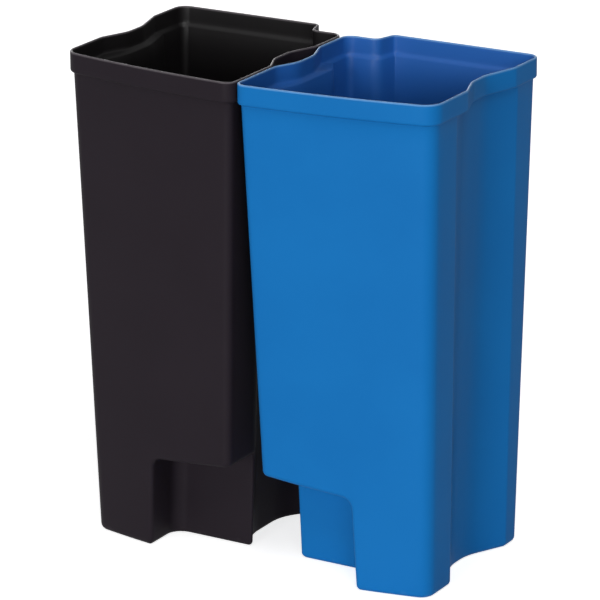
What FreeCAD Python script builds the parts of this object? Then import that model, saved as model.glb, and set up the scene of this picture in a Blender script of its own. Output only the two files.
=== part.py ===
import FreeCAD, Part
import math
import os
from FreeCAD import Vector

# A pair of open, thin-walled moulded bins that stand side by side.
# They mirror each other about the plane x = 0 between them.
# Frame: +X across the front, +Y towards the back, +Z up, millimetres.
# The origin is on the floor, under the middle of the pair.
# In the plans below, y is counted from the front of the rim and x from the plane between the bins.

# ---- driving dimensions -------------------------------------------------------------------------

HEIGHT = 690.0             # floor to lip
WIDTH = 283.0              # one bin across its rim
DEPTH = 325.0              # front to back across the rim
RIM_GAP = 3.0              # space between the two rims
WALL = 2.8                 # side walls
FLOOR = 3.2                # bottom
LIP = 3.4                  # wall at the rim band

BAND_HEIGHT = 29.0         # rim band, from its lower edge to the lip
BAND_STEP = 4.8            # how far the band stands out of the body
BAND_ROUND = 3.6           # rounding at the band's lower edge
LIP_ROUND = 1.0            # rounding of the lip
LEDGE_BELOW = 0.5          # the ledge inside starts this far below the band's lower edge
LEDGE_HEIGHT = 7.0         # and swings out to the band over this height
FOOT_ROUND = 7.5           # rounding round the floor, outside
FLOOR_ROUND = 6.0          # rounding round the floor, inside

FRONT_SLANT = 33.0         # the front wall falls back this far towards the outer side
FRONT_BOW = 4.8            # and bulges this far between its ends
FRONT_BOW_SHARE = 0.78     # share of the front wall that is curved

SHARED_DRAFT = 24.0        # how far each wall leans in from under the band down to the floor
OUTER_DRAFT = 15.0
FRONT_DRAFT = 16.0
BACK_DRAFT = 14.5

SHARED_FRONT_ROUND = 15.0  # vertical corners, before the wall is drafted
OUTER_FRONT_ROUND = 26.0
OUTER_BACK_ROUND = 18.0
SHARED_BACK_ROUND = 17.0

BACK_STEP = 31.5           # the back wall stands forward by this much beside the shared side
BACK_STEP_START = 49.5     # where the ramp of that step begins and ends, across the bin
BACK_STEP_END = 58.5
BACK_STEP_ROUND = 9.0

# The full-height channel in each side wall, as the places where it starts, reaches its bottom,
# leaves it and ends, its depth, and the roundings at those four places. It is narrower in the rim
# band than in the body just under it, and deepest at the floor.
SHARED_CHANNEL_BAND = (104.0, 138.0, 178.0, 220.0, 15.4, 22.0, 48.0, 48.0, 22.0)
SHARED_CHANNEL_TOP = (88.0, 131.0, 215.0, 243.0, 16.5, 14.0, 90.0, 30.0, 14.0)
SHARED_CHANNEL_FLOOR = (91.0, 129.0, 211.0, 247.0, 29.5, 14.0, 70.0, 60.0, 14.0)
OUTER_CHANNEL_BAND = (121.0, 163.0, 198.0, 253.0, 15.7, 22.0, 48.0, 48.0, 22.0)
OUTER_CHANNEL_TOP = (100.0, 152.0, 205.0, 266.0, 17.5, 12.0, 110.0, 90.0, 16.0)
OUTER_CHANNEL_FLOOR = (113.0, 164.0, 211.0, 269.0, 28.8, 12.0, 70.0, 70.0, 16.0)

NOTCH_WIDTH = 156.5        # notch at the lower front, from the plane between the bins
NOTCH_DRAFT = 6.0          # and this much wider at the floor
NOTCH_DEPTH = 98.0         # from the rim's front to the wall at the back of the notch
NOTCH_HEIGHT = 130.0       # at the notch's outer wall
NOTCH_RISE = 17.0          # the ceiling climbs by this much towards the shared side
NOTCH_INNER_ROUND = 18.0   # upright corner at the back of the notch
NOTCH_TOP_ROUND = 13.0     # where the notch's outer wall meets its ceiling

# ---- values worked out from them ----------------------------------------------------------------

BODY_TOP = HEIGHT - BAND_HEIGHT
SHARED_RIM = RIM_GAP / 2
OUTER_RIM = SHARED_RIM + WIDTH
OVERRUN = 60.0             # how far cutting blocks reach past the bin


# ---- plans: lists of corners (x, y, rounding), anticlockwise from the shared front corner -------

def between(rim_value, floor_value, depth_share):
    """A value part of the way from the rim, 0, to the floor, 1."""
    return rim_value + (floor_value - rim_value) * depth_share


def channel(top, floor, band, depth_share, band_share):
    """The channel's measures at one height, part of the way to those in the rim band."""
    body = [between(a, b, depth_share) for a, b in zip(top, floor)]
    return [between(a, b, band_share) for a, b in zip(body, band)]


def plan(z, band_share=0.0):
    """Corners of the outer face at height z, as wide as the rim band.
    The channels are the body's where band_share is 0 and the rim band's where it is 1."""
    share = (BODY_TOP - min(z, BODY_TOP)) / BODY_TOP
    left = SHARED_RIM + SHARED_DRAFT * share
    right = OUTER_RIM - OUTER_DRAFT * share
    front = FRONT_DRAFT * share
    back = DEPTH - BACK_DRAFT * share
    middle = (left + right) / 2
    half_front = (right - left) / 2
    bow_turn = 4 * FRONT_BOW / half_front
    bow_radius = FRONT_BOW_SHARE * half_front / math.tan(bow_turn / 2)
    s1, s2, s3, s4, s_depth, s_front, s_down, s_up, s_back = channel(
        SHARED_CHANNEL_TOP, SHARED_CHANNEL_FLOOR, SHARED_CHANNEL_BAND, share, band_share)
    o1, o2, o3, o4, o_depth, o_front, o_down, o_up, o_back = channel(
        OUTER_CHANNEL_TOP, OUTER_CHANNEL_FLOOR, OUTER_CHANNEL_BAND, share, band_share)
    return [
        (left, front, SHARED_FRONT_ROUND),
        (middle, front + FRONT_SLANT / 2 - 2 * FRONT_BOW, bow_radius),
        (right, front + FRONT_SLANT, OUTER_FRONT_ROUND),
        (right, o1, o_front),
        (right - o_depth, o2, o_down),
        (right - o_depth, o3, o_up),
        (right, o4, o_back),
        (right, back, OUTER_BACK_ROUND),
        (BACK_STEP_END, back, BACK_STEP_ROUND),
        (BACK_STEP_START, back - BACK_STEP, BACK_STEP_ROUND),
        (left, back - BACK_STEP, SHARED_BACK_ROUND),
        (left, s4, s_back),
        (left + s_depth, s3, s_up),
        (left + s_depth, s2, s_down),
        (left, s1, s_front),
    ]


def unit(a, b):
    """Unit vector from a to b, and the distance."""
    dx, dy = b[0] - a[0], b[1] - a[1]
    length = math.hypot(dx, dy)
    return dx / length, dy / length, length


def inset(corners, distance):
    """Move every wall of a plan inwards, and adjust each rounding to stay parallel."""
    count = len(corners)
    result = []
    for i, (x, y, radius) in enumerate(corners):
        ax, ay, _ = unit(corners[i - 1], corners[i])
        bx, by, _ = unit(corners[i], corners[(i + 1) % count])
        turn = ax * by - ay * bx
        along = (1 - (ax * bx + ay * by)) / turn
        new_x = x - distance * (ay + along * ax)
        new_y = y + distance * (ax - along * ay)
        new_radius = radius - distance if turn > 0 else radius + distance
        result.append((new_x, new_y, max(new_radius, 0.6)))
    return result


def wire(corners, z):
    """Closed wire at height z: straight walls joined by tangent arcs."""
    count = len(corners)
    arcs = []
    for i, (x, y, radius) in enumerate(corners):
        ax, ay, _ = unit(corners[i - 1], corners[i])
        bx, by, _ = unit(corners[i], corners[(i + 1) % count])
        half_turn = math.acos(max(-1.0, min(1.0, ax * bx + ay * by))) / 2
        reach = radius * math.tan(half_turn)
        start = Vector(x - ax * reach, y - ay * reach - DEPTH / 2, z)
        end = Vector(x + bx * reach, y + by * reach - DEPTH / 2, z)
        corner = Vector(x, y - DEPTH / 2, z)
        inward = ((start + end) * 0.5 - corner).normalize()
        crown = corner + inward * (radius / math.cos(half_turn) - radius)
        arcs.append((start, crown, end))
    edges = []
    for i, (start, crown, end) in enumerate(arcs):
        edges.append(Part.Arc(start, crown, end).toShape())
        edges.append(Part.LineSegment(end, arcs[(i + 1) % count][0]).toShape())
    return Part.Wire(edges)


def loft(sections):
    """Closed solid through (corners, z) sections, straight between them."""
    solid = Part.makeLoft([wire(corners, z) for corners, z in sections], True, True)
    if solid.Volume < 0:
        solid.reverse()
    return solid


# ---- one bin ------------------------------------------------------------------------------------

def quarter_round(radius):
    """(inset, height) steps of a quarter round from flat to upright."""
    steps = (0.0, math.pi / 6, math.pi / 3, math.pi / 2)
    return [(radius * (1 - math.sin(a)), radius * (1 - math.cos(a))) for a in steps]


def outer_block():
    """The bin's outside as a full block."""
    rim = plan(HEIGHT, 1.0)
    sections = []
    for step_in, z in quarter_round(FOOT_ROUND):
        sections.append((inset(plan(z), BAND_STEP + step_in), z))
    sections.append((inset(plan(BODY_TOP), BAND_STEP), BODY_TOP))
    for step_in, rise in quarter_round(BAND_ROUND)[1:]:
        sections.append((inset(rim, step_in), BODY_TOP + rise))
    sections.append((rim, HEIGHT - LIP_ROUND))
    sections.append((inset(rim, LIP_ROUND), HEIGHT))
    return loft(sections)


def cavity_block():
    """The space inside the bin as a full block that runs out above the lip."""
    rim = plan(HEIGHT, 1.0)
    sections = []
    for step_in, rise in quarter_round(FLOOR_ROUND):
        z = FLOOR + rise
        sections.append((inset(plan(z), BAND_STEP + WALL + step_in), z))
    for share in (0.0, 0.25, 0.75, 1.0):
        z = BODY_TOP - LEDGE_BELOW + LEDGE_HEIGHT * share
        swing = share * share * (3 - 2 * share)
        sections.append((inset(plan(z, swing), between(BAND_STEP + WALL, LIP, swing)), z))
    sections.append((inset(rim, LIP), HEIGHT - LIP_ROUND))
    sections.append((inset(rim, LIP - LIP_ROUND), HEIGHT))
    sections.append((inset(rim, LIP - LIP_ROUND), HEIGHT + OVERRUN))
    return loft(sections)


def notch_plan(z, grow):
    """Closed wire round the notch at height z, open to the front and to the shared side."""
    right = NOTCH_WIDTH + NOTCH_DRAFT * (1 - z / NOTCH_HEIGHT) + grow
    back = NOTCH_DEPTH + grow - DEPTH / 2
    front = -OVERRUN - DEPTH / 2
    round_in = NOTCH_INNER_ROUND + grow
    spots = [Vector(-OVERRUN, front, z),
             Vector(right, front, z),
             Vector(right, back - round_in, z),
             Vector(right - round_in, back, z),
             Vector(-OVERRUN, back, z)]
    diagonal = round_in * (1 - math.sqrt(0.5))
    crown = Vector(right - diagonal, back - diagonal, z)
    edges = [Part.LineSegment(spots[0], spots[1]).toShape(),
             Part.LineSegment(spots[1], spots[2]).toShape(),
             Part.Arc(spots[2], crown, spots[3]).toShape(),
             Part.LineSegment(spots[3], spots[4]).toShape(),
             Part.LineSegment(spots[4], spots[0]).toShape()]
    return Part.Wire(edges)


def notch_block(grow):
    """The block that makes the notch, grown on its inner faces by a wall's thickness."""
    low, high = -OVERRUN, NOTCH_HEIGHT + OVERRUN
    height = high - low
    drafted = Vector(-NOTCH_DRAFT / NOTCH_HEIGHT * height, 0, height)
    upright = Part.Face(notch_plan(low, grow)).extrude(drafted)

    right = NOTCH_WIDTH + grow
    front = -OVERRUN - DEPTH / 2
    rise = math.atan2(NOTCH_RISE, NOTCH_WIDTH)
    lean = math.atan2(NOTCH_DRAFT, NOTCH_HEIGHT)
    top_right = NOTCH_HEIGHT + grow / math.cos(rise) + grow * math.tan(rise)
    top_left = top_right + (right + OVERRUN) * math.tan(rise)
    right -= NOTCH_DRAFT * (top_right / NOTCH_HEIGHT - 1)
    low_right = right + (top_right - low) * math.tan(lean)

    radius = NOTCH_TOP_ROUND + grow
    half_turn = (math.pi / 2 - rise + lean) / 2
    reach = radius * math.tan(half_turn)
    corner = Vector(right, front, top_right)
    start = corner + Vector(math.sin(lean), 0, -math.cos(lean)) * reach
    end = corner + Vector(-math.cos(rise), 0, math.sin(rise)) * reach
    inward = ((start + end) * 0.5 - corner).normalize()
    crown = corner + inward * (radius / math.cos(half_turn) - radius)
    under_left, under_right = Vector(-OVERRUN, front, low), Vector(low_right, front, low)
    over_left = Vector(-OVERRUN, front, top_left)
    edges = [Part.LineSegment(under_left, under_right).toShape(),
             Part.LineSegment(under_right, start).toShape(),
             Part.Arc(start, crown, end).toShape(),
             Part.LineSegment(end, over_left).toShape(),
             Part.LineSegment(over_left, under_left).toShape()]
    level = Part.Face(Part.Wire(edges)).extrude(Vector(0, DEPTH, 0))
    return upright.common(level)


def right_hand_bin():
    """The bin on the +X side."""
    outside = outer_block().cut(notch_block(0.0))
    inside = cavity_block().cut(notch_block(WALL))
    return outside.cut(inside)


# ---- the pair -----------------------------------------------------------------------------------

def report(name, shape):
    """Print what was made."""
    box = shape.BoundBox
    print(f"{name}: {len(shape.Solids)} solid, valid {shape.isValid()}, "
          f"{shape.Volume / 1000:.0f} cm3, {len(shape.Faces)} faces, "
          f"x {box.XMin:.1f}..{box.XMax:.1f}, y {box.YMin:.1f}..{box.YMax:.1f}, "
          f"z {box.ZMin:.1f}..{box.ZMax:.1f}")


def main():
    os.makedirs("parts", exist_ok=True)
    blue_bin = right_hand_bin().Solids[0]
    black_bin = blue_bin.mirror(Vector(0, 0, 0), Vector(1, 0, 0))
    for name, shape in (("blue_bin", blue_bin), ("black_bin", black_bin)):
        report(name, shape)
        shape.exportStep(f"parts/{name}.step")
    inside = cavity_block().cut(notch_block(WALL))
    up_to_the_lip = Part.makeBox(2 * WIDTH, 2 * DEPTH, HEIGHT, Vector(-WIDTH / 2, -DEPTH, 0))
    below_rim = inside.common(up_to_the_lip)
    print(f"room inside one bin: {below_rim.Volume / 1e6:.1f} litres")


main()
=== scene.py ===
# %% [markdown]
# # A pair of recycling bins
#
# Two rigid inner bins stand side by side, a black one and a blue one, each the mirror image of the
# other. Each is one thin-walled moulding: a drafted box with a finger channel down each side, a
# step in its back, a notch low at the front, and a band round the rim. This lesson builds one such
# moulding as a single clean mesh, mirrors it, and gives each bin its own matte plastic.
#
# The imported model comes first. It is the frame that everything else is set in, so every size
# below is either read from it or is a size of the moulding itself.

# %% The frame
import bmesh
import bpy
import cmath
import math
import numpy as np
from mathutils import Matrix, Vector, noise


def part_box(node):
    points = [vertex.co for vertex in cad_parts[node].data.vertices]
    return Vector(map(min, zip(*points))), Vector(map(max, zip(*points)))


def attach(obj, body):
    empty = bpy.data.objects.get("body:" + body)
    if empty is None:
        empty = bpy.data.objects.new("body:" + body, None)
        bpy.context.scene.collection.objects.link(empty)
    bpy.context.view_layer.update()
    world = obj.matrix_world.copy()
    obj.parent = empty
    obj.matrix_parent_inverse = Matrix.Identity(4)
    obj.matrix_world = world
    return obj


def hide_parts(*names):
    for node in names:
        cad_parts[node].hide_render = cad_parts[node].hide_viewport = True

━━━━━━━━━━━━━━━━

Set exercise:
Repeat exactly, please, each line from the beginning of the data through the line with "# In the plans" in it, and only those lines.

Exercise output:
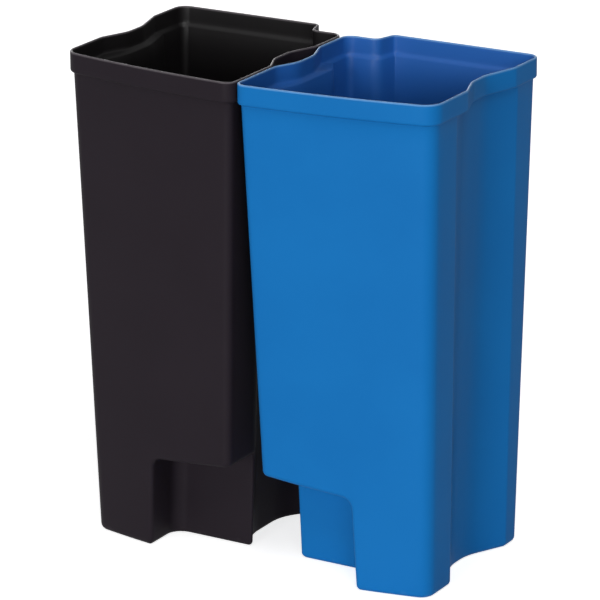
What FreeCAD Python script builds the parts of this object? Then import that model, saved as model.glb, and set up the scene of this picture in a Blender script of its own. Output only the two files.
=== part.py ===
import FreeCAD, Part
import math
import os
from FreeCAD import Vector

# A pair of open, thin-walled moulded bins that stand side by side.
# They mirror each other about the plane x = 0 between them.
# Frame: +X across the front, +Y towards the back, +Z up, millimetres.
# The origin is on the floor, under the middle of the pair.
# In the plans below, y is counted from the front of the rim and x from the plane between the bins.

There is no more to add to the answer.